2003-05-30 Thread Jeff Sexton

On Thu, 29 May 2003, Raible, Matt wrote:
 Why don't you just have the JDBCRealm do it - add digest=SHA.

I need something other than SHA, I need to use my own custom code for an
encyrption method of my own that is not provided by JDBCRealm

 To programmatically do it using form-based authentication, I've used a
 LoginServlet that's mapped to auth in my login.jsp's form.  In this
 servlet, I encrypt the password and redirect to j_security_check - is that
 what you're looking for?

Maybe.  I'll do some reading about form-based authentication.  I'm not
sure.

I'm after this because I already have set up a JDBCRealm based system,
with BASIC authentication, and SHA, under Tomcat for both servlets and
cocoon stuff.  Now I want to tie this together with another application
that encypts passwords differently from any method available in JDBCRealm.

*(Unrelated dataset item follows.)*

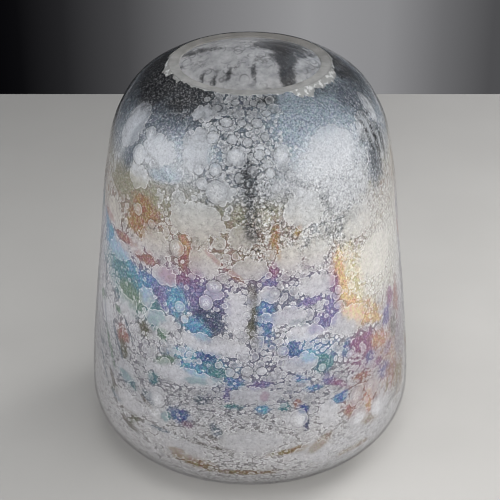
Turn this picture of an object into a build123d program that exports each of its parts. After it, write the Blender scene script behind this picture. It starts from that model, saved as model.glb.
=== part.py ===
"""Hand blown, cased art glass vase, modelled layer by layer as the glass was gathered.

Millimetres, +Z up. The origin is the centre of the foot, and -Y is the front.
Depth always means the distance below the finished outer surface.
"""

import os
from math import cos, pi, radians, sin

from build123d import *

# Overall form
BELLY_RADIUS = 86.0
FOOT_RADIUS = 59.0
HEEL_HEIGHT = 27.0
LIP_HEIGHT = 208.0
LIP_BORE_RADIUS = 34.5
# The wall above the heel, as (radius, height). The last point lies beyond the ground lip.
WALL_POINTS = [(82.2, 75), (77.4, 117), (73.0, 154), (66.8, 181), (55.9, 198), (39.8, 208), (26.0, 212)]

# Depth of each layer's inner face
CASING_DEPTH = 1.0
FILM_DEPTH = 1.4
SMOKE_DEPTH = 1.9
BOWL_DEPTH = 3.6
BASE_THICKNESS = 13.0
BOWL_FLOOR_RADIUS = 52.0
BOWL_HEEL_HEIGHT = 40.0

# Ragged upper edge of the smoke glass and the film, seen from above
EDGE_RADIUS = 43.0
EDGE_TEETH = 40
EDGE_SWING = 2.2

# Ground and polished pontil mark under the foot
PONTIL_RADIUS = 15.0
PONTIL_SINK = 0.6

# Pale islands: (azimuth in degrees from the front, height, half width, half height, lean in degrees).
# Azimuth grows to the right as the front is faced.
SHOULDER_ISLANDS = [
    (-63, 188, 8, 13, -15),
    (-42, 183, 10, 7, 10),
    (-23, 188, 6.5, 10, 0),
    (-25, 202, 5, 3.5, 0),
    (-6, 187, 4, 4, 0),
    (13, 187, 3.5, 4, 0),
    (38, 186, 13, 10, 0),
    (-11, 171, 5.5, 5.5, 0),
    (-50, 168, 6, 5.5, 0),
    (64, 186, 5, 9, 10),
]
BELT_ISLANDS = [
    (-21, 156, 14, 8.5, 0),
    (21, 161, 10, 8, 0),
    (-38, 139, 7.5, 6.5, 10),
    (-48, 133, 4.5, 4, 0),
    (-17, 135, 7, 7.5, 0),
    (-3, 150, 6, 5, 0),
    (0, 134, 7.5, 5, 0),
    (14, 138, 6, 6, 0),
    (25, 139, 5.5, 6.5, 0),
    (-66, 141, 9, 7, 0),
    (45, 148, 10, 8, 0),
]
BELLY_ISLANDS = [
    (-33, 124, 6, 4.5, 0),
    (-60, 124, 11, 4.5, 12),
    (-13, 121, 3.5, 3.5, 0),
    (-5, 112, 4.5, 9, 0),
    (7, 121, 4, 3.5, 0),
    (25, 122, 10, 5, 0),
    (14, 108, 9, 4, 0),
    (20, 98, 9, 4, 0),
    (38, 98, 11, 7, 0),
    (56, 124, 15, 12, 0),
    (-41, 109, 4.5, 4, 0),
    (-34, 99, 9, 4.5, 0),
    (-51, 97, 7, 5.5, 0),
    (-13, 93, 16, 4, -4),
    (-66, 85, 8, 6, 0),
]
HEEL_ISLANDS = [
    (-25, 73, 21, 4, 0),
    (-50, 62, 6, 5, 0),
    (-35, 57, 5, 4.5, 0),
    (-48, 44, 12, 5, 0),
    (-33, 46, 5, 4, 0),
    (18, 82, 9, 3.5, 0),
    (16, 51, 4.5, 4.5, 0),
    (28, 50, 5.5, 6, 0),
    (2, 66, 12, 4, 0),
    (40, 54, 4.5, 4.5, 0),
    (49, 54, 4.5, 5, 0),
    (41, 40, 5.5, 5, 0),
    (53, 40, 4.5, 6, 0),
    (0, 40, 16, 6, 0),
    (-24, 30, 12, 5, 0),
    (22, 30, 10, 5, 0),
]
# Away from the front the islands follow a staggered lattice: (height, count, half width, half height).
LATTICE_START = 82
LATTICE_END = 278
SHOULDER_LATTICE = [(188, 5, 10, 8), (170, 5, 12, 7)]
BELT_LATTICE = [(151, 6, 11, 8), (133, 7, 9, 7)]
BELLY_LATTICE = [(115, 7, 10, 7), (98, 8, 9, 6), (83, 7, 12, 5)]
HEEL_LATTICE = [(67, 8, 11, 5), (51, 7, 12, 6), (35, 8, 11, 5)]

# Lobed outline of an island
LOBE_SHARE = 0.07
LOBES = 3
OUTLINE_POINTS = 12


def wall_normal(index, points):
    """Outward normal of the wall at one of its points, from its neighbours."""
    before = Vector(*points[max(index - 1, 0)])
    after = Vector(*points[min(index + 1, len(points) - 1)])
    along = (after - before).normalized()
    return Vector(along.Y, -along.X)


def sunk_wall(depth):
    """The wall's points, moved straight in by the depth."""
    points = [(BELLY_RADIUS, HEEL_HEIGHT)] + WALL_POINTS
    sunk = [Vector(BELLY_RADIUS - depth, HEEL_HEIGHT)]
    for index in range(1, len(points)):
        sunk.append(Vector(*points[index]) - wall_normal(index, points) * depth)
    return sunk


def rising_quarter(centre_radius, centre_height, half_width, half_height):
    """Quarter ellipse of a heel, from level at its foot to upright at its top."""
    centre = (centre_radius, centre_height)
    return EllipticalCenterArc(centre, half_width, half_height, start_angle=270, arc_size=90)


def close_and_revolve(edges, floor_start, wall_end):
    """Closes an outline to the axis and turns it into a solid, cut flat at the lip."""
    top = Vector(0, wall_end.Y)
    bottom = Vector(0, floor_start.Y)
    section = Wire(edges + [Line(wall_end, top), Line(top, bottom), Line(bottom, floor_start)])
    body = revolve(Plane.XZ * make_face(section), Axis.Z)
    above_lip = extrude(Plane.XY.offset(LIP_HEIGHT) * Circle(BELLY_RADIUS), LIP_HEIGHT)
    return body - above_lip


def glass_body(depth):
    """Everything inside the surface that lies at this depth."""
    heel = rising_quarter(FOOT_RADIUS, HEEL_HEIGHT, BELLY_RADIUS - FOOT_RADIUS - depth, HEEL_HEIGHT - depth)
    wall = sunk_wall(depth)
    side = Spline(wall, tangents=[(0, 1), wall[-1] - wall[-2]])
    return close_and_revolve([heel, side], Vector(FOOT_RADIUS, depth), wall[-1])


def bowl_space():
    """The hollow of the vase, up through the mouth."""
    wall = sunk_wall(BOWL_DEPTH)
    lip_wall = Vector(LIP_BORE_RADIUS, LIP_HEIGHT)
    wall_points = [Vector(wall[0].X, BOWL_HEEL_HEIGHT + BASE_THICKNESS)] + wall[1:-2] + [lip_wall]
    heel_width = wall_points[0].X - BOWL_FLOOR_RADIUS
    heel = rising_quarter(BOWL_FLOOR_RADIUS, wall_points[0].Y, heel_width, BOWL_HEEL_HEIGHT)
    side = Spline(wall_points, tangents=[(0, 1), lip_wall - wall[-3]])
    return close_and_revolve([heel, side], Vector(BOWL_FLOOR_RADIUS, BASE_THICKNESS), lip_wall)


def lip_zone():
    """Upright block whose ragged plan is where the smoke glass and the film stop short of the lip."""
    corners = []
    for tooth in range(2 * EDGE_TEETH):
        angle = pi * tooth / EDGE_TEETH
        swing = (-1) ** tooth * (0.6 + 0.4 * sin(7 * angle)) + 0.5 * sin(3 * angle)
        radius = EDGE_RADIUS + EDGE_SWING * swing
        corners.append((radius * cos(angle), radius * sin(angle)))
    plan = make_face(Polyline(corners, close=True))
    return Pos(0, 0, LIP_HEIGHT - 30) * extrude(plan, 60)


def outer_point(height):
    """Radius and outward slope angle of the outer wall at a height, between its points."""
    points = [(FOOT_RADIUS + 20, 8), (BELLY_RADIUS, HEEL_HEIGHT + 8)] + WALL_POINTS
    for (low_r, low_z), (high_r, high_z) in zip(points, points[1:]):
        if low_z <= height <= high_z:
            share = (height - low_z) / (high_z - low_z)
            lift = Vector(1, 0).get_signed_angle(Vector(high_z - low_z, low_r - high_r))
            return low_r + share * (high_r - low_r), lift
    raise ValueError("the height is outside the wall")


def island_cutter(azimuth, height, half_width, half_height, lean):
    """Block with an island's lobed outline, standing through the wall along its normal."""
    radius, lift = outer_point(height)
    angle = radians(azimuth)
    outward = Vector(sin(angle) * cos(radians(lift)), -cos(angle) * cos(radians(lift)), sin(radians(lift)))
    sideways = Vector(cos(angle), sin(angle), 0)
    spot = Vector(radius * sin(angle), -radius * cos(angle), height)
    outline = []
    for index in range(OUTLINE_POINTS):
        turn = 2 * pi * index / OUTLINE_POINTS
        lobe = 1 + LOBE_SHARE * cos(LOBES * turn + azimuth + height)
        outline.append((half_width * lobe * cos(turn), half_height * lobe * sin(turn)))
    face = Rot(0, 0, lean) * make_face(Spline(outline, periodic=True))
    return extrude(Plane(spot, x_dir=sideways, z_dir=outward) * face, 6, both=True)


def lattice(rows):
    """Staggered rows of islands over the back half of the vase."""
    islands = []
    for row, (height, count, half_width, half_height) in enumerate(rows):
        step = (LATTICE_END - LATTICE_START) / count
        for index in range(count):
            azimuth = LATTICE_START + step * (index + 0.5) + 4 * sin(5 * index + 3 * row)
            waver = sin(4 * index + 2 * row)
            grow = 0.86 + 0.14 * cos(3 * index + row)
            half_sizes = (half_width * grow, half_height * grow)
            islands.append((azimuth, height + 2 * waver, *half_sizes, 12 * waver))
    return islands


ISLAND_NODES = {
    "shoulder_islands": SHOULDER_ISLANDS + lattice(SHOULDER_LATTICE),
    "belt_islands": BELT_ISLANDS + lattice(BELT_LATTICE),
    "belly_islands": BELLY_ISLANDS + lattice(BELLY_LATTICE),
    "heel_islands": HEEL_ISLANDS + lattice(HEEL_LATTICE),
}


def build_vase():
    """All the layers, as a dictionary from node name to shape."""
    outer = glass_body(0)
    under_casing = glass_body(CASING_DEPTH)
    under_film = glass_body(FILM_DEPTH)
    under_smoke = glass_body(SMOKE_DEPTH)
    ragged = lip_zone()

    nodes = {}
    nodes["inner_gather"] = under_smoke - bowl_space()
    nodes["smoke_overlay"] = under_film - under_smoke - ragged
    film = under_casing - under_film - ragged

    pontil_ball_radius = (PONTIL_RADIUS**2 + PONTIL_SINK**2) / (2 * PONTIL_SINK)
    pontil_mark = Pos(0, 0, PONTIL_SINK - pontil_ball_radius) * Sphere(pontil_ball_radius)
    buried = (under_casing - under_smoke) - ragged
    nodes["clear_casing"] = outer - under_smoke - buried - pontil_mark

    cutters = []
    for name, islands in ISLAND_NODES.items():
        tiles = []
        for island in islands:
            cutter = island_cutter(*island)
            tiles += (film & cutter).solids()
            cutters.append(cutter)
        nodes[name] = Compound(tiles)
    nodes["lustre_film"] = film - cutters
    return nodes


os.makedirs("parts", exist_ok=True)
for node_name, shape in build_vase().items():
    export_step(shape, f"parts/{node_name}.step")
    print(node_name, len(shape.solids()), "solids", round(shape.volume / 1000, 2), "cm3")
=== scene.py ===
"""Hand blown, cased art glass vase, as it looks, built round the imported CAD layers.

The frame is the CAD model's: metres, +Z up, -Y the front. Lengths in this file are millimetres and angles
are degrees until a mesh is made. Azimuth is 0 at the front and grows to the right as the front is faced.
The pattern in the glass is worked out once, on a grid of azimuth by length along the wall. The film and the
islands are cut from that one grid, so they meet edge to edge like a mosaic.
"""

import math

import bpy
import numpy as np
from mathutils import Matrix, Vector


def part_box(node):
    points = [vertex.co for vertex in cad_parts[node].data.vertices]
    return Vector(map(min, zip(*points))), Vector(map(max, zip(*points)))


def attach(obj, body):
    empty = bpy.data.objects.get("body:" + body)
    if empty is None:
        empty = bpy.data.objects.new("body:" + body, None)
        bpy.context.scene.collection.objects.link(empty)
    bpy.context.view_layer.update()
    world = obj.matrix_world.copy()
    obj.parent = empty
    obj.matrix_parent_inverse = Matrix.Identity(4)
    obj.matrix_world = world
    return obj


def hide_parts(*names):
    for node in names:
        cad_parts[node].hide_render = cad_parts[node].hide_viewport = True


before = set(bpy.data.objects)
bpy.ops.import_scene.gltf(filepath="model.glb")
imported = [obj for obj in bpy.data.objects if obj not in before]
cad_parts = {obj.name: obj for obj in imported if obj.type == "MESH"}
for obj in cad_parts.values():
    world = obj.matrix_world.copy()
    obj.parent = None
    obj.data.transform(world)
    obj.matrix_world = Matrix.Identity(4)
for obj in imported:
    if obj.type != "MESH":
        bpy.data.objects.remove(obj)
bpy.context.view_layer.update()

MM = 0.001
BODY = "root"
rng = np.random.default_rng(7)

# ---------------------------------------------------------------- form

_, casing_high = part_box("clear_casing")
BOX_MARGIN = 0.05
BELLY_RADIUS = casing_high.y / MM - BOX_MARGIN
LIP_HEIGHT = casing_high.z / MM
FOOT_RADIUS = 59.0
FOOT_STEPS = 29
HEEL_HEIGHT = 27.0
WALL_POINTS = [(82.2, 75), (77.4, 117), (73.0, 154), (66.8, 181), (55.9, 198), (39.8, 208), (26.0, 212)]
LIP_BORE_RADIUS = 34.5
PONTIL_RADIUS = 15.0
PONTIL_SINK = 0.6
FILM_DEPTH = 1.4
BOWL_DEPTH = 3.6
BASE_THICKNESS = 13.0
BOWL_FLOOR_RADIUS = 52.0
BOWL_HEEL_HEIGHT = 40.0


def smooth_curve(points, first_direction, steps):
    """Points along a smooth curve through the given ones (cubic pieces with chord-length tangents)."""
    points = np.array(points, float)
    chords = np.diff(points, axis=0)
    lengths = np.linalg.norm(chords, axis=1)
    slopes = chords / lengths[:, None]
    tangents = np.empty_like(points)
    weights = lengths[:-1] / (lengths[:-1] + lengths[1:])
    tangents[1:-1] = slopes[:-1] * (1 - weights[:, None]) + slopes[1:] * weights[:, None]
    tangents[0] = first_direction
    tangents[-1] = slopes[-1]
    curve = [points[:1]]
    t = np.linspace(0, 1, steps + 1)[1:, None]
    for index, length in enumerate(lengths):
        start, end = points[index], points[index + 1]
        leave, arrive = tangents[index] * length, tangents[index + 1] * length
        curve.append(
            (2 * t**3 - 3 * t**2 + 1) * start + (t**3 - 2 * t**2 + t) * leave
            + (3 * t**2 - 2 * t**3) * end + (t**3 - t**2) * arrive
        )
    return np.concatenate(curve)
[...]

I have the code for the encyption.  If I could simply drop this code into
the user validation JDBCRealm does for me in Tomcat, it'd be great because
the security would all work and I wouldn't have to create any
user/password management pages of my own.

If I can do this, I can tie Tomcat authentication to the password system
my company has on other systems.

Any tips are helpful!  I'm a little lost with this.